A Markov chain with transition kernel $K$ satisfies the detailed balance condition if there is a function $f$ such that for every $x,y$

\[f(x) \ K(x,y) = f(y) \ K(y,x).\]

(This is slightly “weaker” than reversibility.) If $f$ is a probability density – as it will be in the MH case below – it implies that the chain is reversible and $f$ is a stationary distribution of the chain. Simply compute

\[\begin{eqnarray*} \int_X f(x) \ K(x,Y) \ dx &=& \int_X \int_Y f(x) \ K(x,y) \ dy \ dx \\ &=& \int_X \int_Y f(y) \ K(y,x) \ dy \ dx \\ &=& \int_Y f(y) \ \Big[ \int_X K(y, x) \ dx \Big] \ dy \\ &=& \int_Y \ f(y) \ dy \\ &=& f(Y) . \end{eqnarray*}\]

Metropolis-Hastings transition kernel

Given a distribtution $p(x)$ we will now create a Markov chain $(X_1,X_2,\ldots)$ with stationary distribution $p(x)$. For a family of proposal distributions $q(y \mid x)$ we define the acceptance probability (of a proposed state transition $x \to y$) as

\[a(x, y) := \min \Big\{ 1, \frac{q(x \mid y)}{q(y \mid x)} \frac{p(y)}{p(x)} \Big\}.\]
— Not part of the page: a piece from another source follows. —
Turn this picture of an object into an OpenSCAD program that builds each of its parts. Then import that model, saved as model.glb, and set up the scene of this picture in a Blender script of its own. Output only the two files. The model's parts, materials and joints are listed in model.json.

As the name suggests $a(x,y)$ guides which proposals to accept and which to reject. The way it is set up ensures that $p$ is the stationary distribution of the chain. But we are getting ahead of our self. Let us define the Markov chain first.

Pick an initial state $x_0$ and sample $x_1, x_2, x_3, \ldots$ by iterating the following process for $t \geq 1$:

\[\left.\begin{aligned} y_t \ & \sim \ q(y \mid x_{t-1}) \\ a_t \ & \sim \ \text{Bernoulli}\big(a({x_{t-1}, y_t}) \big) \end{aligned}\right. \ \ \ \ \longrightarrow \ \ \ \ \ x_t := \begin{cases} y_t & \text{if $a_t$ is true,} \\ x_{t-1} & \text{else.} \end{cases}\]
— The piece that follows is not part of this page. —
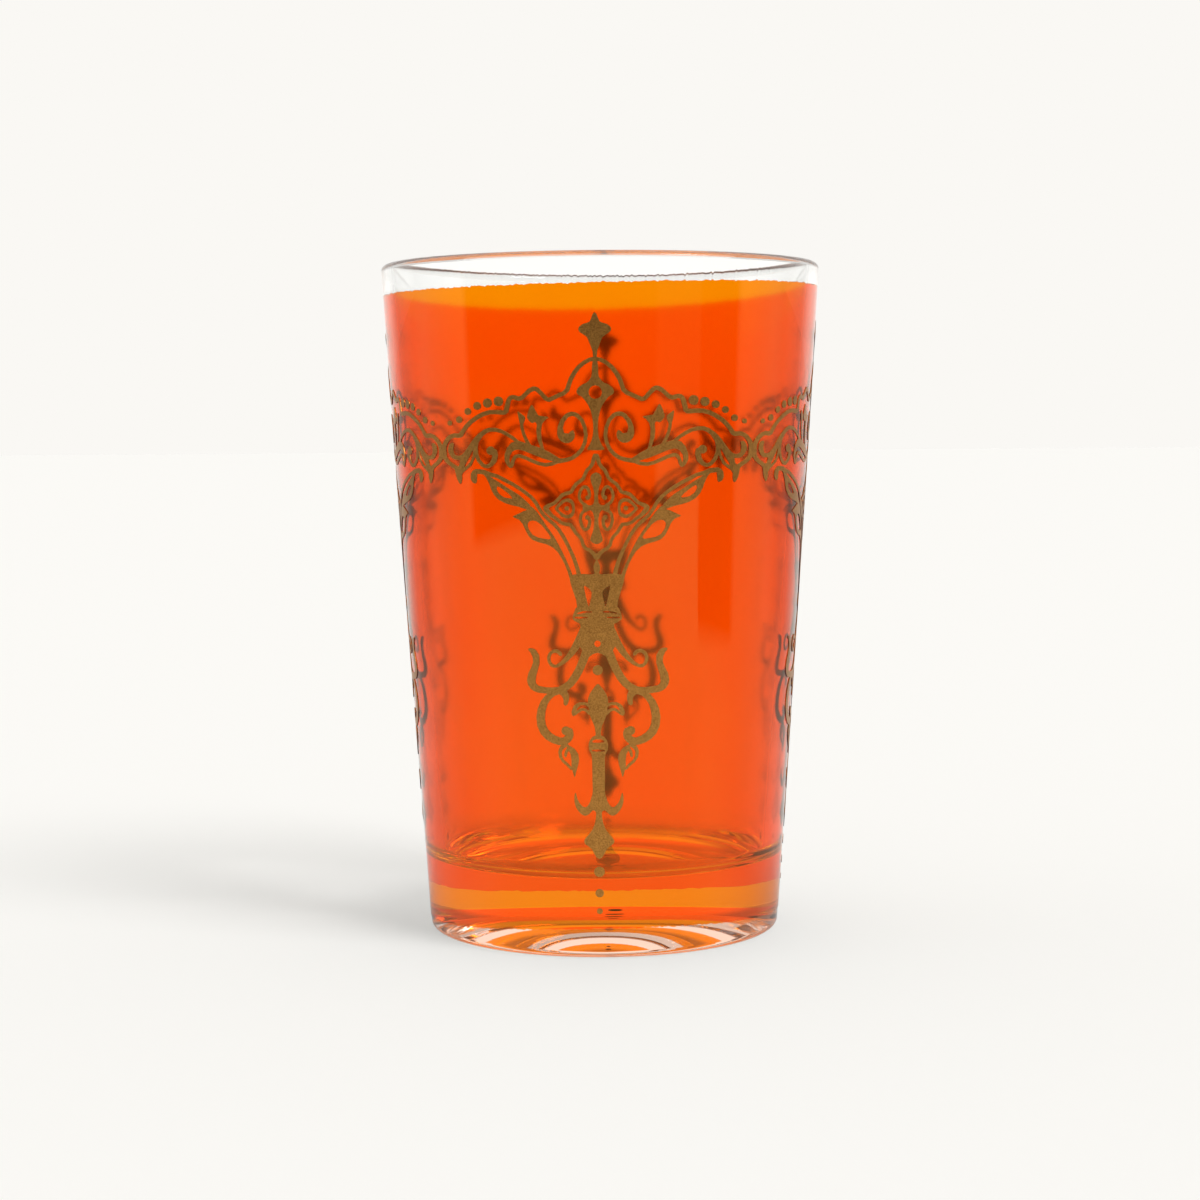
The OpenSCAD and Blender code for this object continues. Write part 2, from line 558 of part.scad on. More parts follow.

We can also write down the MH kernel explicityly: Let $r(x) = 1 - \int a(x,\tilde{y}) \ q(\tilde{y} \mid x) d\tilde{y}$ denote the mass of ending up in the second branch in the above if-else statement, or equivalently the mass of the event of any proposal being rejected. Then we have

\[K(x,y) = a(x,y) \ q(y \mid x) + r(x) \ \delta_x(y).\]

Detailed balance for MH kernel

The above Markov chain satisfies the detailed balance condition: Note that the detailed balance condition is always satisfied for $x=y$ which is the only case for which the second term is non-vanishing. It remains to show detailed balance for the first term, which can be written as

\[\begin{eqnarray*} p(x) \ \big( a(x,y) \ q(y \mid x) \big) &=& \min \Big\{ 1, \frac{q(x \mid y) \ p(y)}{q(y \mid x) \ p(x)} \Big\} \ q(y \mid x) \ p(x) \\ &=& \min \Big\{ q(y \mid x) \ p(x), q(x \mid y) \ p(y) \Big\}. \end{eqnarray*}\]
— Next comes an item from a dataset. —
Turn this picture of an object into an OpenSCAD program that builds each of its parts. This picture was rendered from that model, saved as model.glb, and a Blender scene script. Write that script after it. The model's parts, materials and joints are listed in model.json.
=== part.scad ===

The expression on the right side is clearly symmetric in $x$ and $y$ and thus implies detailed balance.

Intuition

Note that we consider the probability ratio of the transitions of the reversed transition $y \to x$ over the proposed transition $x \to y$ and we distinguish two cases:

\[\text{(i)} \ \ a=1 \ \ \ \text{and} \ \ \ \text{(ii)} \ \ a<1 .\]

The first case translates to $p(y \to x) \geq p(x \to y)$. In order to reestablish balance we have to increase the denominator $p(x \to y)$, which means we want to accept the proposed transition. Conversely, the second case translates to $p(y \to x) < p(x \to y)$ and we want to reject the proposed transition (proportionally to how bad we are out of balance) to avoid amplifying the imbalance.

References

  1. Metropolis, N., Rosenbluth, A. W., Rosenbluth, M. N., Teller, A. H., & Teller, E. (1953). Equation of State Calculations by Fast Computing Machines. The Journal of Chemical Physics, 21(6), 1087–1092. https://doi.org/10.1063/1.1699114
  2. Hastings, W. K. (1970). Monte Carlo sampling methods using Markov chains and their applications. Biometrika, 57(1), 97–109. https://doi.org/10.1093/biomet/57.1.97
  3. Robert, C. P., & Casella, G. (2005). Monte Carlo Statistical Methods (Springer Texts in Statistics). Springer-Verlag.